Archiwum Polityki

Odyseja kosmiczna 2010

Czym jest ciemna energia? Czy Wszechświat będzie nadal się rozszerzać, czy kiedyś zacznie się kurczyć? Jak powstają układy planetarne i czy jest gdzieś życie? To kilka z pytań, na które chcą odpowiedzieć astronomowie w najbliższej dekadzie.
W drugiej połowie roku w Stanach Zjednoczonych zostaną opublikowane dokumenty mogące kojarzyć się z peerelowskimi planami pięcioletnimi. Różnią się jednak od nich nie tylko tym, że obejmują okres dziesięcioletni – powstają dzięki współpracy przedstawicieli środowisk naukowych i finansujących naukę agencji rządowych, której patronuje National Research Council (NRC).
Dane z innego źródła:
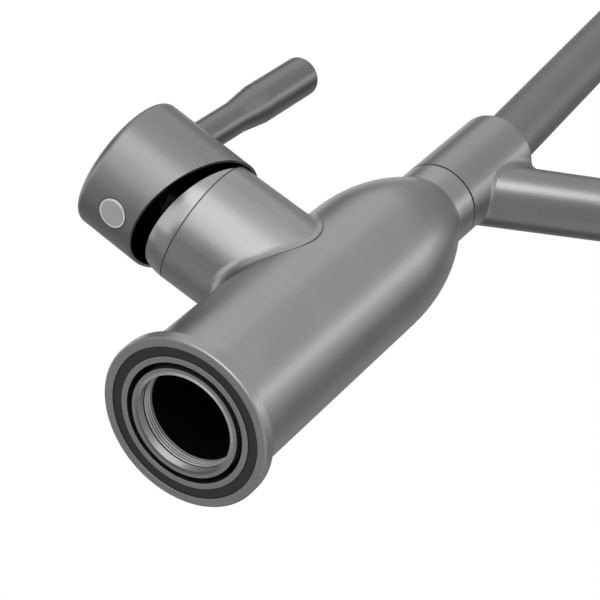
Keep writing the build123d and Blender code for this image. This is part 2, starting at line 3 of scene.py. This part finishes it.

Na początku trwających od półtora roku dyskusji każdy taki dokument był tylko luźnym spisem życzeń – jego postać finalna to lista priorytetowych badań z załączonym kosztorysem.

Amerykanie powtarzają tę procedurę co dziesięć lat i nieodmiennie największe zainteresowanie przeciętnego podatnika budzą plany astronomów. Pamiętając o tym, tygodnik „Nature” wysłał reportera na nieoficjalne spotkanie z tzw. dobrze poinformowanymi osobami, aby dowiedzieć się czegoś o krystalizującej się wizji badań Wszechświata. Jak więc ma wyglądać naukowy atak na kosmos?

Najwyższy priorytet przyznano projektowi zmasowanego uderzenia frontalnego. Za pomocą specjalnie w tym celu skonstruowanego teleskopu astronomowie zamierzają śledzić wszystko, co widać na niebie (na razie tylko na półkuli południowej), sięgając do obiektów ponad 600 mln razy słabszych niż te, które w dobrych warunkach można dostrzec dobrym gołym okiem. Ta – chciałoby się powiedzieć – prymitywna taktyka jest potencjalnie bardzo skuteczna. Trzeba tylko pokonać drobne problemy logistyczne związane z przetwarzaniem kilkuset otrzymywanych co noc obrazów o rozmiarach 3,2 gigapiksela (spodziewany roczny plon podglądania połowy kosmosu zapełniłby prawie pół miliona standardowych płyt DVD).

Wszechświat zawiera olbrzymią ilość informacji. Chcąc go zrozumieć, musimy sobie ich jak najwięcej przyswoić.